MATERIAL TO PROCESS.
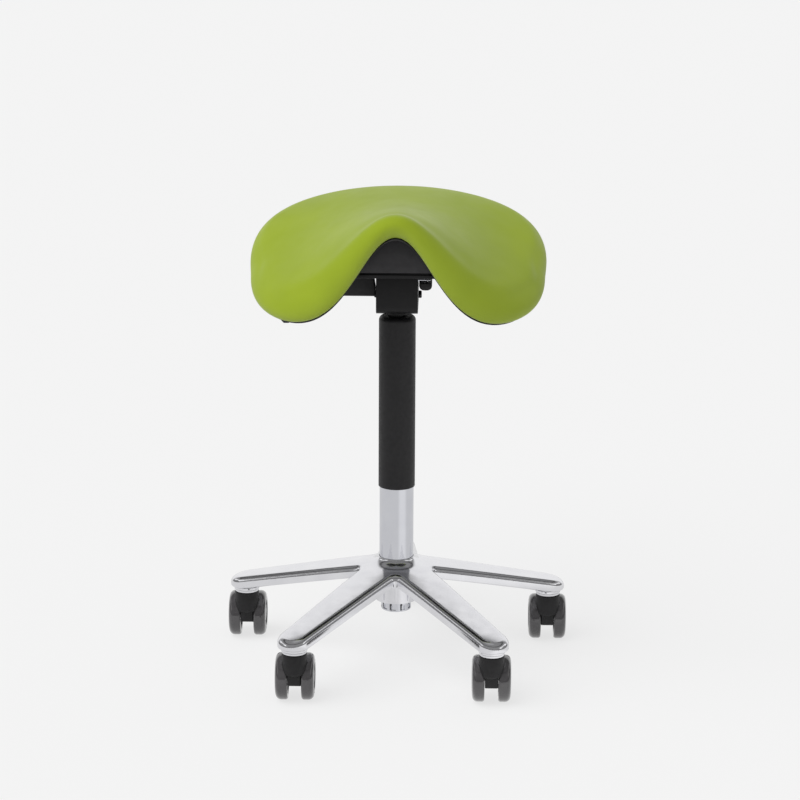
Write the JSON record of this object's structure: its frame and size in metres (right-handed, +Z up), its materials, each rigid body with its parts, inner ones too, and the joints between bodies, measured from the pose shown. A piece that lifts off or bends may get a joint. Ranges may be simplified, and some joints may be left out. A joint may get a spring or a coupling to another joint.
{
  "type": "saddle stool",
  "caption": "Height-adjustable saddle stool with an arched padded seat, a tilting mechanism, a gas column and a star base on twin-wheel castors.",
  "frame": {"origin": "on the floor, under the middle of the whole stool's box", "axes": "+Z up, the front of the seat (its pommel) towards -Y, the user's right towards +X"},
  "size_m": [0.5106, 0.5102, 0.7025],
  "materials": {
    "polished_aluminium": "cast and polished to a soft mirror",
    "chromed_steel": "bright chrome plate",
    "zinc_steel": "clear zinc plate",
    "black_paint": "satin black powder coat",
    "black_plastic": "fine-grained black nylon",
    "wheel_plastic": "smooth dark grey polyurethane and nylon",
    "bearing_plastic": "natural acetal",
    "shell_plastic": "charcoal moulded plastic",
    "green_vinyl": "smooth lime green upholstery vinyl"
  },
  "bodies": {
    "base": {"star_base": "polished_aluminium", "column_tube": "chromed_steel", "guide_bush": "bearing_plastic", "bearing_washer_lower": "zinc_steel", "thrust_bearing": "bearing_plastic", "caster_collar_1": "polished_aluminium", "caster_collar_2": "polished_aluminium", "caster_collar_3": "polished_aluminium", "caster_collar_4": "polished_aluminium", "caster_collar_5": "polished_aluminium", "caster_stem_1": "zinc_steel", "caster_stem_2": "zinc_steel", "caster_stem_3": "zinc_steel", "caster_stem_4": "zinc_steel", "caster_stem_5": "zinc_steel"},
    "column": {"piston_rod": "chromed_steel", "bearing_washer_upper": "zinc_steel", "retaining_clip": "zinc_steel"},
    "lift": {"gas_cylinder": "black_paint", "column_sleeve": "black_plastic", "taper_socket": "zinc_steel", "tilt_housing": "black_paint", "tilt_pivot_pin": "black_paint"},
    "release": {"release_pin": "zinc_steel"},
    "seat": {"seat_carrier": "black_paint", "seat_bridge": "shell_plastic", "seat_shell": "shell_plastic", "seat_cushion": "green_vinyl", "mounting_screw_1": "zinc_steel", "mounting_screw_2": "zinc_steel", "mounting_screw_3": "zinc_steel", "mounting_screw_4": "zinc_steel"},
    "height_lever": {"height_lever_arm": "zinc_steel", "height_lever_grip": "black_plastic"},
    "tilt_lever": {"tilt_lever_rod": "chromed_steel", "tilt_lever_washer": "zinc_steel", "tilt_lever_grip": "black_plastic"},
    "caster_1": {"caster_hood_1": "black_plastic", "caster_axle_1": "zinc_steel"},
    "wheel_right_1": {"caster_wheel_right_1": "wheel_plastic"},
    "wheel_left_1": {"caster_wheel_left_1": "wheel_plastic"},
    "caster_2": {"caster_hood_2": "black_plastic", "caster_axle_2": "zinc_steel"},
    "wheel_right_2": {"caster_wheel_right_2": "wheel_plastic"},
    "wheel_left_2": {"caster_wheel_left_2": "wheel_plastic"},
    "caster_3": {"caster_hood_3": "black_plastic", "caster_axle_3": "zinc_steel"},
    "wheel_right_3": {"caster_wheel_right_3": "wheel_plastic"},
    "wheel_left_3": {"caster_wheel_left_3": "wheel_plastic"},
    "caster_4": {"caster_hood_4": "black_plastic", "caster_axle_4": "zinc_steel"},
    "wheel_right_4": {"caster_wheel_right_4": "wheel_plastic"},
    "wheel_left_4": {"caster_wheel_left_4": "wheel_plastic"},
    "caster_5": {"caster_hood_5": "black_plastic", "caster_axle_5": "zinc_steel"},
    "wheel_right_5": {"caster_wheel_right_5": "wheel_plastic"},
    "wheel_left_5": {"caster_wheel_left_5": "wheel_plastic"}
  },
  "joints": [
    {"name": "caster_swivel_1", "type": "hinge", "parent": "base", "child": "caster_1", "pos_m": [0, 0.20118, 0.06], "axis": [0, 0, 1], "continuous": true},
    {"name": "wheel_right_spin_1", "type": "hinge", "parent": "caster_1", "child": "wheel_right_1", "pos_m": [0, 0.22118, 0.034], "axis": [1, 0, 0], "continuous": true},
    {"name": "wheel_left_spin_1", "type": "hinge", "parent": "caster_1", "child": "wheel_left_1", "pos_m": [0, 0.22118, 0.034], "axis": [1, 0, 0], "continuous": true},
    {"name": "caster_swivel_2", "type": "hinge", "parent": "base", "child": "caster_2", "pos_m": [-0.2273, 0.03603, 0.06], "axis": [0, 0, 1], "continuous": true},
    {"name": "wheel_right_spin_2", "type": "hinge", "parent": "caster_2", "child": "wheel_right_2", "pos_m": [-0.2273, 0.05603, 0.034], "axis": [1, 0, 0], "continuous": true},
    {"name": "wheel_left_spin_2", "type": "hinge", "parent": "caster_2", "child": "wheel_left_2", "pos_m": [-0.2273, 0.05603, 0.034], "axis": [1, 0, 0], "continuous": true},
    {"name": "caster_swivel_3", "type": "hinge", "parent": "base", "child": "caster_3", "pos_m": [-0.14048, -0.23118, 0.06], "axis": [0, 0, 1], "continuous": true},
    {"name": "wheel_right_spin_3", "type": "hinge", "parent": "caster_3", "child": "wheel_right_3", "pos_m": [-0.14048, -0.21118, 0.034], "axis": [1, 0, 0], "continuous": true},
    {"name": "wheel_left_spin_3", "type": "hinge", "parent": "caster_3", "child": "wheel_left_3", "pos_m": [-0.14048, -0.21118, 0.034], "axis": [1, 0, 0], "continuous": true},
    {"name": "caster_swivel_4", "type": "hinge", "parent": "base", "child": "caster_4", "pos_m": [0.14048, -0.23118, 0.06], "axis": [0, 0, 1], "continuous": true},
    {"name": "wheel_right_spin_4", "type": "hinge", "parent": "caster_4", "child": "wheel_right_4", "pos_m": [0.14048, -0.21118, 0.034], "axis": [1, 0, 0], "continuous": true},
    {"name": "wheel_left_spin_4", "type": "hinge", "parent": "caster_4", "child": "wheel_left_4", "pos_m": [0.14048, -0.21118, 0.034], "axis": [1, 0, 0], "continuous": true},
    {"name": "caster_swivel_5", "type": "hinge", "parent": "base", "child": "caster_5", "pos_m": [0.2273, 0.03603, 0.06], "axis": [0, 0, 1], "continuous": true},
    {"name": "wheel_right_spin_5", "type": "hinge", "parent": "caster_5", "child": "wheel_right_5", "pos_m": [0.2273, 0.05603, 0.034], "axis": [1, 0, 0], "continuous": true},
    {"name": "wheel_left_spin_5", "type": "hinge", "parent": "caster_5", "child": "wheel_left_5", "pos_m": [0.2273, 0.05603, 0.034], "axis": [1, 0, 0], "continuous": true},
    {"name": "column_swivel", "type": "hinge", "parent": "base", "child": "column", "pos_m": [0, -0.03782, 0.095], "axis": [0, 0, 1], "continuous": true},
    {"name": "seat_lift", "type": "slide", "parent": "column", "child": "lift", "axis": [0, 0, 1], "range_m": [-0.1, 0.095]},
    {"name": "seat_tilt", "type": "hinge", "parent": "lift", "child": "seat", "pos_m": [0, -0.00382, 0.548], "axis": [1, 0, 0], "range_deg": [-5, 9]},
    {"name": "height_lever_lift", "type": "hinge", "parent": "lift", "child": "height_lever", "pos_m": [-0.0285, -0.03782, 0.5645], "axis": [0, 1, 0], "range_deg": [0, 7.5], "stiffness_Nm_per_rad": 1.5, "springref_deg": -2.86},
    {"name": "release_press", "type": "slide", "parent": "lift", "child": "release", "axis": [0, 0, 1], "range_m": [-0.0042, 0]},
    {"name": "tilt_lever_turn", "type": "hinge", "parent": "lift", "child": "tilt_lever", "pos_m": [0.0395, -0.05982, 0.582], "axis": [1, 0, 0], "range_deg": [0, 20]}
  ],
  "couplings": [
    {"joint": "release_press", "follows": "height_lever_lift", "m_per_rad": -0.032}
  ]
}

==

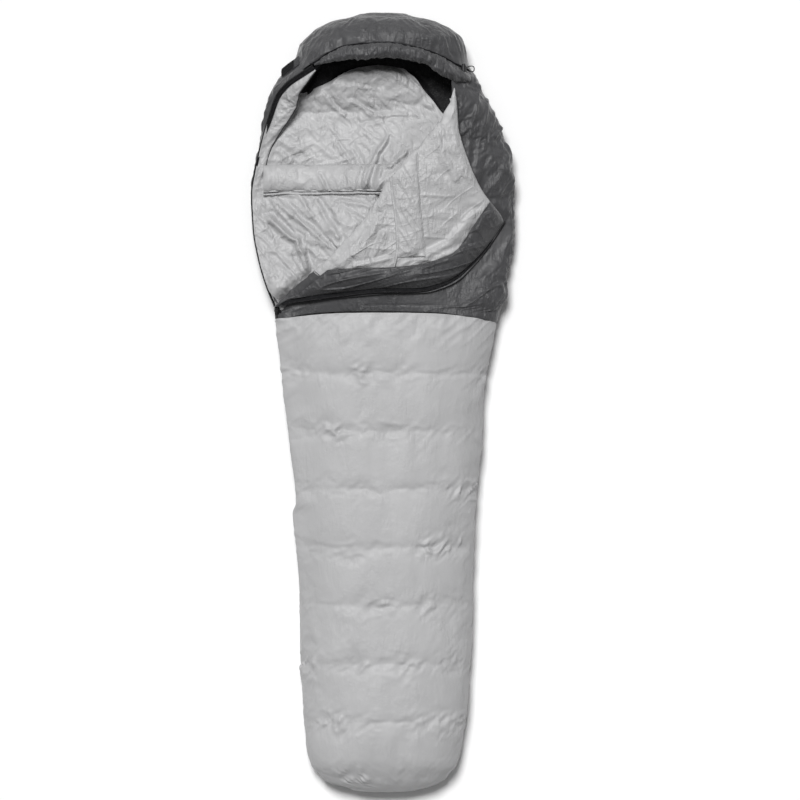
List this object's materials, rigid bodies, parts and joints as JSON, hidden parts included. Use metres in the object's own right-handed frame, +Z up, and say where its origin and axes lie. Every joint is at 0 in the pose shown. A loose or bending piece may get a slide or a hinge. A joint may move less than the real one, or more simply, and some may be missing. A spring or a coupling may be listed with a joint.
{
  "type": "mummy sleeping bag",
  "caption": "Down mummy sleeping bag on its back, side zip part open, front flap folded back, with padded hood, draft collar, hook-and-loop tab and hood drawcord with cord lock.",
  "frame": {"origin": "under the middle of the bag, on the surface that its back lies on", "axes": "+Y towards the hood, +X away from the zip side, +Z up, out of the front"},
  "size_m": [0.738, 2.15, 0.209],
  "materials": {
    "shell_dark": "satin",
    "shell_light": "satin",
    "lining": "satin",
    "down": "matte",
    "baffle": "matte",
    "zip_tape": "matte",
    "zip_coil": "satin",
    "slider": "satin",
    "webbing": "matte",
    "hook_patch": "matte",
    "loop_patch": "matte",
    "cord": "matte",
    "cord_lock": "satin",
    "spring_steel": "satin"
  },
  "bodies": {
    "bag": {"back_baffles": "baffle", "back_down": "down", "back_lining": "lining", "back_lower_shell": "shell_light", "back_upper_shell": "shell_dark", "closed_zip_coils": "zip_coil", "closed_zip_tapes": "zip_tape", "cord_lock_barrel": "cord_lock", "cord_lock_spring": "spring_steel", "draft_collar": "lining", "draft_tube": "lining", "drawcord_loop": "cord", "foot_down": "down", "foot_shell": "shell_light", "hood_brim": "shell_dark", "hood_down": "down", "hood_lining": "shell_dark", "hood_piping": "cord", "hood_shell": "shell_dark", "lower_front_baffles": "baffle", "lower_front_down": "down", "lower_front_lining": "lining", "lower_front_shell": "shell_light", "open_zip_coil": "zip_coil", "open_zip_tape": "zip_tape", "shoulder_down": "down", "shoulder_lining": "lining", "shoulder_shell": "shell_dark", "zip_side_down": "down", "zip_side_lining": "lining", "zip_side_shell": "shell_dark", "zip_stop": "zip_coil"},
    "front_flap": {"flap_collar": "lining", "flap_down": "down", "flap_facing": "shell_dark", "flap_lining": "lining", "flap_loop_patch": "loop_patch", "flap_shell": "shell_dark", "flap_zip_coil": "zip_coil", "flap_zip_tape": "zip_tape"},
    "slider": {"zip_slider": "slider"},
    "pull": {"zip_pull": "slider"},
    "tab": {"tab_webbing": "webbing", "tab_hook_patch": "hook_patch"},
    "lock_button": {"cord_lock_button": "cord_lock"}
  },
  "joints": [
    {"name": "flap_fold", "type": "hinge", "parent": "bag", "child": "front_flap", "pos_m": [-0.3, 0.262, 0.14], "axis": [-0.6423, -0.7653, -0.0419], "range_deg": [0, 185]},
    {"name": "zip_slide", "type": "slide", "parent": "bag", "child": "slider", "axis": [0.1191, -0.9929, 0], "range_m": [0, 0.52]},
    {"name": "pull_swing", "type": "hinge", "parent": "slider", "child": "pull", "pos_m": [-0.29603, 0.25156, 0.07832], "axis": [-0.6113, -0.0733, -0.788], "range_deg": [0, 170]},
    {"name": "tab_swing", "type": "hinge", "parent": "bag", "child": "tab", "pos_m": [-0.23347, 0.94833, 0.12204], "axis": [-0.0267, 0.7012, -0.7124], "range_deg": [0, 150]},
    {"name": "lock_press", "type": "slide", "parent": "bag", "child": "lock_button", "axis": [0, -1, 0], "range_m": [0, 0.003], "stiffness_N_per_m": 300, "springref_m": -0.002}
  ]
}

* * *

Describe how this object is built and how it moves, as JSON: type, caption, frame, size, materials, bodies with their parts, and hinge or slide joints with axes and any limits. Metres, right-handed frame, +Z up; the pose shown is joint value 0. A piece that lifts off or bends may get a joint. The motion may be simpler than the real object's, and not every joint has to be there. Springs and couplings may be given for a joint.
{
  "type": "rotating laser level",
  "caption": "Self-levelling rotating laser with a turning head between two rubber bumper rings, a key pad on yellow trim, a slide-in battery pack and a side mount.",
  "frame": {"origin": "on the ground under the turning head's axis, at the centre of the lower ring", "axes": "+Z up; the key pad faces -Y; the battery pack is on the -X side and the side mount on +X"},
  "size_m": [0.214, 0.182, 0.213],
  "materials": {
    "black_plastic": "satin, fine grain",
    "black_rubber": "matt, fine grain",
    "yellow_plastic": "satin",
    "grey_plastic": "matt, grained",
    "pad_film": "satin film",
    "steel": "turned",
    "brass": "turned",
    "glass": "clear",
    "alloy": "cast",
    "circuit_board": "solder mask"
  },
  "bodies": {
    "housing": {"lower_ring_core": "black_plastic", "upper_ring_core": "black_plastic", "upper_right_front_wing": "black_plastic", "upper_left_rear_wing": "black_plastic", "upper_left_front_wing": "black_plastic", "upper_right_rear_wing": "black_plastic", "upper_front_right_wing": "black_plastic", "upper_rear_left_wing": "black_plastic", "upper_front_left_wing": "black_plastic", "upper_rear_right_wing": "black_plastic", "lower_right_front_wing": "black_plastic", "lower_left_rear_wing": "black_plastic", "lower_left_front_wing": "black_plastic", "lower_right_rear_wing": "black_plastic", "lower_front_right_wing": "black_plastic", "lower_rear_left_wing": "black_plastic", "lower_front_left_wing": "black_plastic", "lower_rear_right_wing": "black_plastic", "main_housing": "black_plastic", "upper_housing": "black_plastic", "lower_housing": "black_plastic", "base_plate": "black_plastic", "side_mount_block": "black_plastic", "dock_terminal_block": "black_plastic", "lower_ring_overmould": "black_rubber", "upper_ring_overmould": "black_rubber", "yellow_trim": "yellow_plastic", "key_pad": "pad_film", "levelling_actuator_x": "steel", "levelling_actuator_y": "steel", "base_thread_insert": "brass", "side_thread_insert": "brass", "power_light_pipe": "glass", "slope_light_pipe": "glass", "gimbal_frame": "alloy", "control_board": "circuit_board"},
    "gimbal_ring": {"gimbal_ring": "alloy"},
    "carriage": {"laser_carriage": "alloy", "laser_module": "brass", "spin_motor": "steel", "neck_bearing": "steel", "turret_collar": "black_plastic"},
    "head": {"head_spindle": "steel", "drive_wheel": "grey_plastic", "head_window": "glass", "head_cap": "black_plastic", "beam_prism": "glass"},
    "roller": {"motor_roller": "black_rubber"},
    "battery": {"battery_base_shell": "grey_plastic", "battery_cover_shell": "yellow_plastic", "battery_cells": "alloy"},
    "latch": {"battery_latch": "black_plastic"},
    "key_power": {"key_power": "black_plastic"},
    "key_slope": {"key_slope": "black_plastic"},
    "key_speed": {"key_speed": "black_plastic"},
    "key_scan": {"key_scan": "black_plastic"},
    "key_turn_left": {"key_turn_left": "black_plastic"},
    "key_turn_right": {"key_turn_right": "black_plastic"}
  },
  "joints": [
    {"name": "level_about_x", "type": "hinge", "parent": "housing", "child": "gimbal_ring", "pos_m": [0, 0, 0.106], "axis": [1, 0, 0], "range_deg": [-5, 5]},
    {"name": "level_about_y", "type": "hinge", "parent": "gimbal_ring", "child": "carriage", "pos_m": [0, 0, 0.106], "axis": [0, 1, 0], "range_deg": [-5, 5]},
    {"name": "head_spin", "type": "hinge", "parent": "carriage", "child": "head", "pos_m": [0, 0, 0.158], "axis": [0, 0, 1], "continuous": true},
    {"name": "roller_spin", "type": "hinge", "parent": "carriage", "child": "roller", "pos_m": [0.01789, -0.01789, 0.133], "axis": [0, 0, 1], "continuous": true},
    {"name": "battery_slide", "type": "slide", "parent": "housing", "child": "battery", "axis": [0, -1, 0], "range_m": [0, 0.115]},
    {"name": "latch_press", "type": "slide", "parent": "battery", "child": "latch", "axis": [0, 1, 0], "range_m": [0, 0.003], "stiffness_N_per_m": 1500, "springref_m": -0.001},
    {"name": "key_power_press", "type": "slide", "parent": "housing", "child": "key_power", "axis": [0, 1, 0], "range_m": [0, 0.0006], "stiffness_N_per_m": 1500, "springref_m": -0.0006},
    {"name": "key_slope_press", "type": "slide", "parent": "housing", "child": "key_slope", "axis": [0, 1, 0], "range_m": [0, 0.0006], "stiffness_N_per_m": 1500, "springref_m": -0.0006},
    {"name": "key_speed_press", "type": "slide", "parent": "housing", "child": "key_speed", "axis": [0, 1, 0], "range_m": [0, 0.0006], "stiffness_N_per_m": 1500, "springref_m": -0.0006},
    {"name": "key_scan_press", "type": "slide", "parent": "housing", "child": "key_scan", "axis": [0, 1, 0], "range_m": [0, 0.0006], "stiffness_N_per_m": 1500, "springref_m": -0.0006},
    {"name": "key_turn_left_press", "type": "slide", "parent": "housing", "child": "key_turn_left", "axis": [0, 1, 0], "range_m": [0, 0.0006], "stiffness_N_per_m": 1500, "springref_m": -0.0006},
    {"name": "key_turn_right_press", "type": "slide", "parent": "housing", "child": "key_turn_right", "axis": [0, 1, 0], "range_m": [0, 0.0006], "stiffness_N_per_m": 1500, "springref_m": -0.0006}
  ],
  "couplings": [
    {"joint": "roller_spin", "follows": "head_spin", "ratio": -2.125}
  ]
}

INSTRUCTIONS FOR THE TASK. Go through the lines above. Select every one that has the string "pose".

OUTPUT OF THE TASK.
Write the JSON record of this object's structure: its frame and size in metres (right-handed, +Z up), its materials, each rigid body with its parts, inner ones too, and the joints between bodies, measured from the pose shown. A piece that lifts off or bends may get a joint. Ranges may be simplified, and some joints may be left out. A joint may get a spring or a coupling to another joint.
List this object's materials, rigid bodies, parts and joints as JSON, hidden parts included. Use metres in the object's own right-handed frame, +Z up, and say where its origin and axes lie. Every joint is at 0 in the pose shown. A loose or bending piece may get a slide or a hinge. A joint may move less than the real one, or more simply, and some may be missing. A spring or a coupling may be listed with a joint.
Describe how this object is built and how it moves, as JSON: type, caption, frame, size, materials, bodies with their parts, and hinge or slide joints with axes and any limits. Metres, right-handed frame, +Z up; the pose shown is joint value 0. A piece that lifts off or bends may get a joint. The motion may be simpler than the real object's, and not every joint has to be there. Springs and couplings may be given for a joint.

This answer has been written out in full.